╭─ Exercise material

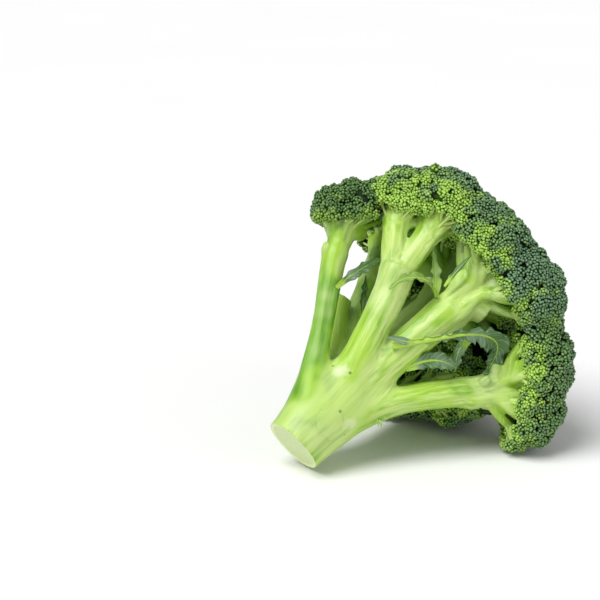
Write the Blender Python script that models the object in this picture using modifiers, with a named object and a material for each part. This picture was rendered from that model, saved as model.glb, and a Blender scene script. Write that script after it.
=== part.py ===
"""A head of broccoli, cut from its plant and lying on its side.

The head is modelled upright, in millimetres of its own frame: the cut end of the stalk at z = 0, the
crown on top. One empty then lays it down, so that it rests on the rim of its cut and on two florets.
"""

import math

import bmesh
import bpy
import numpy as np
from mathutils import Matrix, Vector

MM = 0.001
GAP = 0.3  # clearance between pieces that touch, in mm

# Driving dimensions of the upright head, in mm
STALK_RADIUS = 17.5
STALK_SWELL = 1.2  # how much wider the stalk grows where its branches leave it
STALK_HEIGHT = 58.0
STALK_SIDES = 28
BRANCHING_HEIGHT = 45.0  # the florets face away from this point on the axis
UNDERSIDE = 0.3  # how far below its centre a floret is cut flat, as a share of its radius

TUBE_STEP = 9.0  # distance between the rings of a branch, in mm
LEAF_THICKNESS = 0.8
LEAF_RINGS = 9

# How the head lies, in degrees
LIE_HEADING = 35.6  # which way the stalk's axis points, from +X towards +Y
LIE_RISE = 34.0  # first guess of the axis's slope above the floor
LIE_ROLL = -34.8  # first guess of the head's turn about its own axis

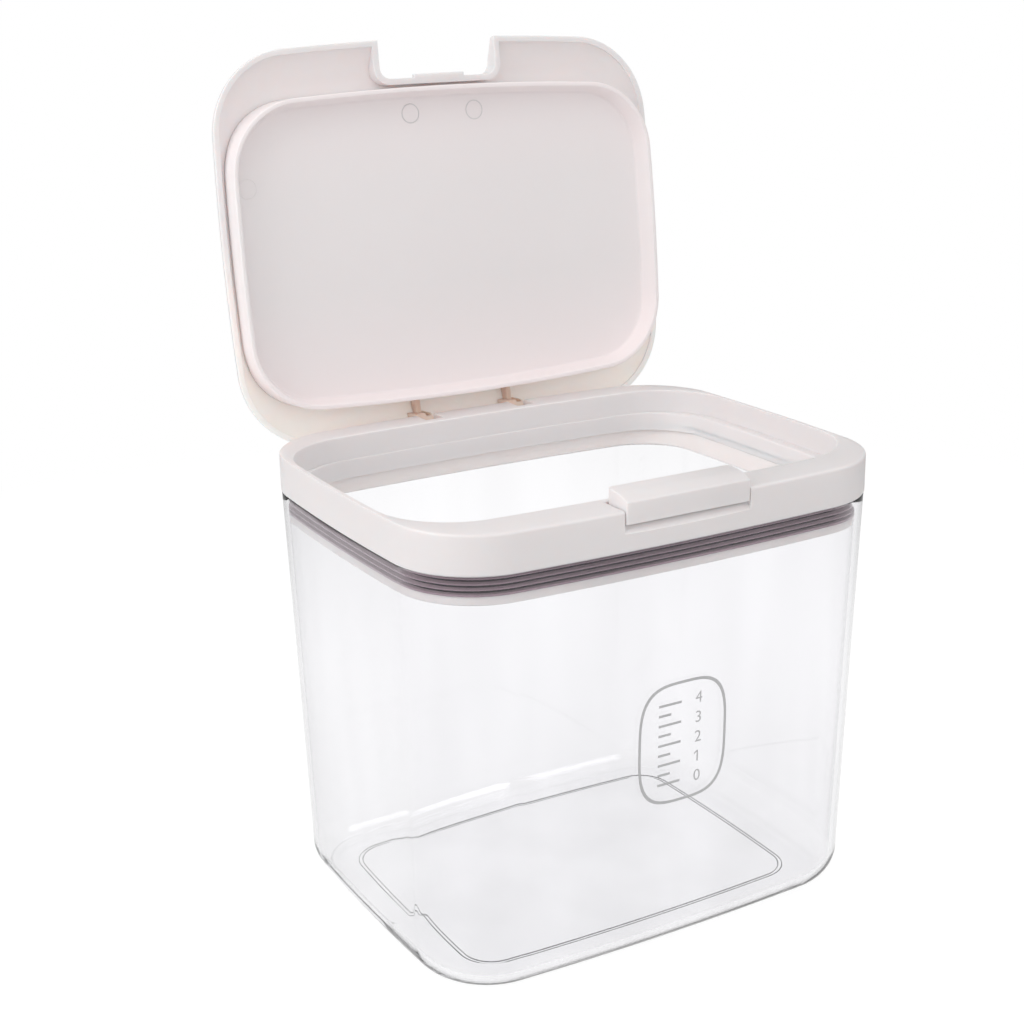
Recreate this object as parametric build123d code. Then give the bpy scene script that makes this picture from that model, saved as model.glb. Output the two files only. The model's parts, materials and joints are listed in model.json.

╰─

_Stated task_
Print all the data exactly.

_The reply_
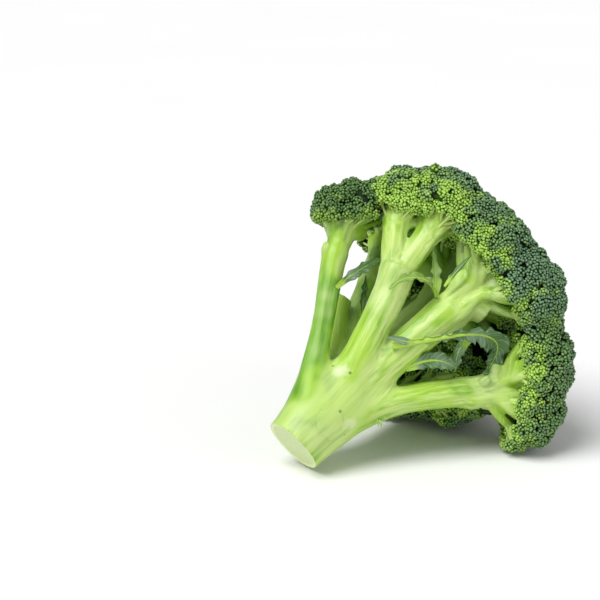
Write the Blender Python script that models the object in this picture using modifiers, with a named object and a material for each part. This picture was rendered from that model, saved as model.glb, and a Blender scene script. Write that script after it.
=== part.py ===
"""A head of broccoli, cut from its plant and lying on its side.

The head is modelled upright, in millimetres of its own frame: the cut end of the stalk at z = 0, the
crown on top. One empty then lays it down, so that it rests on the rim of its cut and on two florets.
"""

import math

import bmesh
import bpy
import numpy as np
from mathutils import Matrix, Vector

MM = 0.001
GAP = 0.3  # clearance between pieces that touch, in mm

# Driving dimensions of the upright head, in mm
STALK_RADIUS = 17.5
STALK_SWELL = 1.2  # how much wider the stalk grows where its branches leave it
STALK_HEIGHT = 58.0
STALK_SIDES = 28
BRANCHING_HEIGHT = 45.0  # the florets face away from this point on the axis
UNDERSIDE = 0.3  # how far below its centre a floret is cut flat, as a share of its radius

TUBE_STEP = 9.0  # distance between the rings of a branch, in mm
LEAF_THICKNESS = 0.8
LEAF_RINGS = 9

# How the head lies, in degrees
LIE_HEADING = 35.6  # which way the stalk's axis points, from +X towards +Y
LIE_RISE = 34.0  # first guess of the axis's slope above the floor
LIE_ROLL = -34.8  # first guess of the head's turn about its own axis

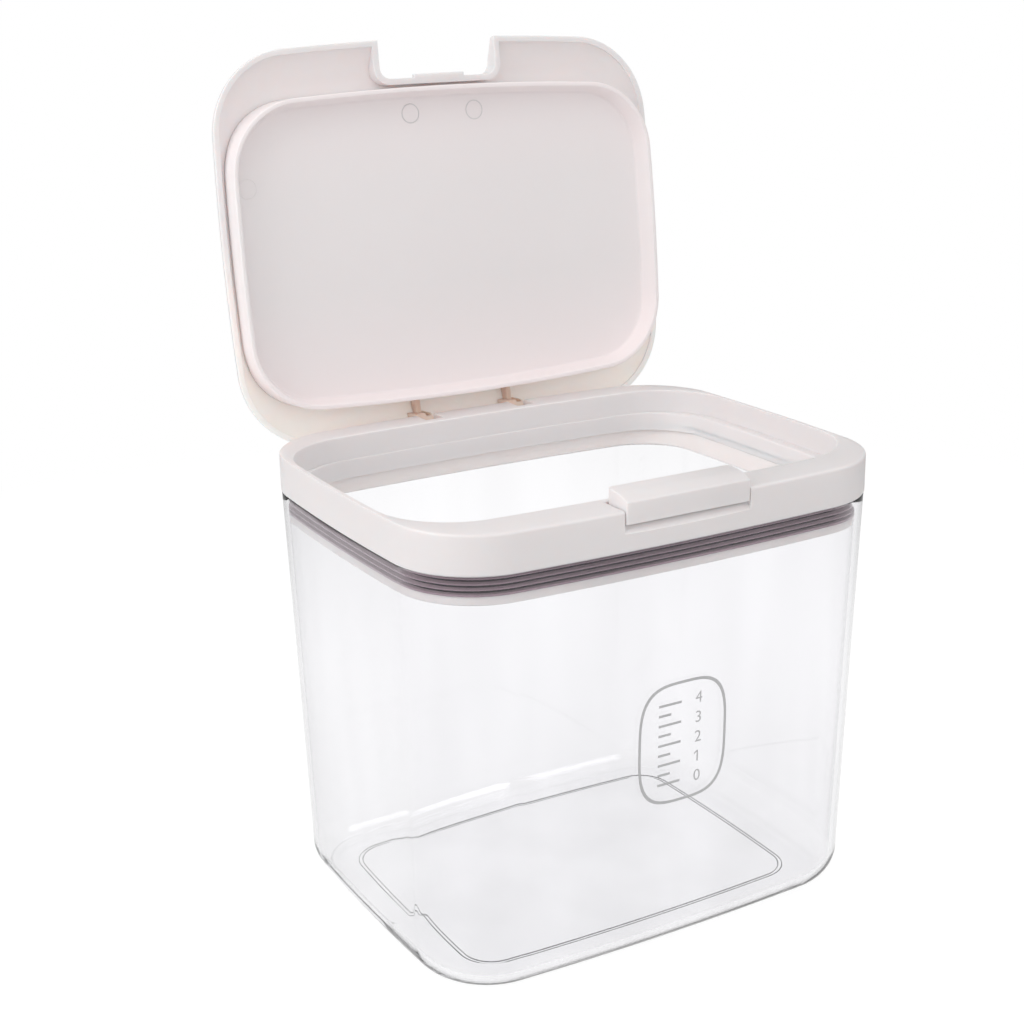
Recreate this object as parametric build123d code. Then give the bpy scene script that makes this picture from that model, saved as model.glb. Output the two files only. The model's parts, materials and joints are listed in model.json.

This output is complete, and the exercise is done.